Depending on the application, the methodologies described herein may be used to predict a run life of a pumping string, e.g. electric submersible pumping system, prior to installation based on an anticipated mission profile. The methodologies also may be used to predict remaining run life during operation of the pumping system. For example, the methodologies may be used to predict not simply imminent potential failure but also the time to failure throughout the life of the pumping system. In electric submersible pumping system applications, for example, the methodologies provide an operator or an automated control system with a substantial warning period prior to failure of the pumping system.
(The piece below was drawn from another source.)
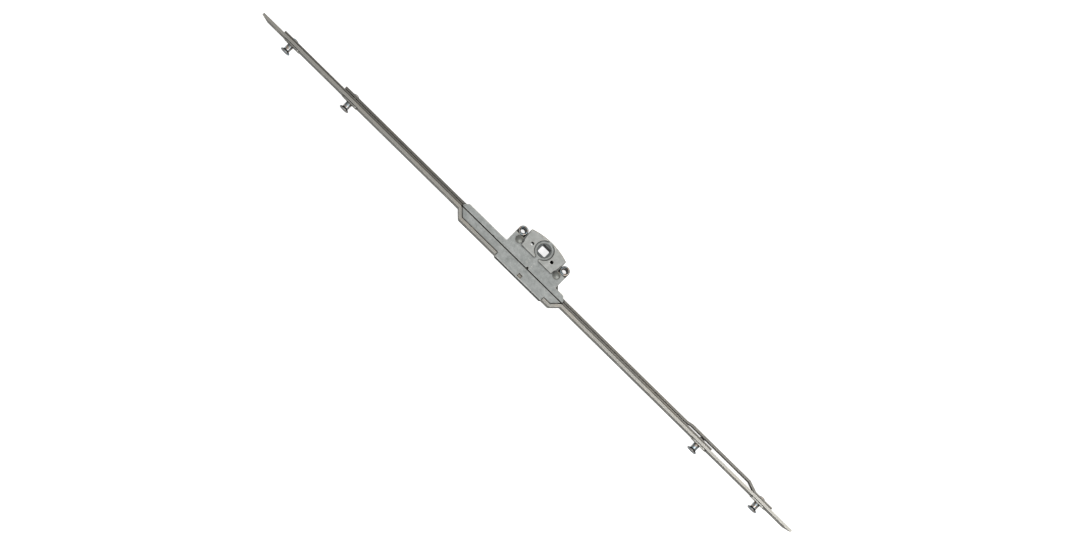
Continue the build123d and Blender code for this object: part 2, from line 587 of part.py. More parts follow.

The methodologies described herein further facilitate improved responses to dynamic changes in, for example, an electric submersible pumping system string due to variable operating conditions. The improved responses enhance production and/or extend the run life of the electric submersible pumping system prior to failure. In various applications, second data is calculated according to a physical model for parameters other than those for which first measured data is available. The second data may be used alone or in combination with first measured data to enable a more comprehensive evaluation of potential pumping system failure modes. The more comprehensive evaluation enables improved control responses to mitigate those failure modes.

Although a few embodiments of the disclosure have been described in detail above, those of ordinary skill in the art will readily appreciate that many modifications are possible without materially departing from the teachings of this disclosure. Accordingly, such modifications are intended to be included within the scope of this disclosure as defined in the claims.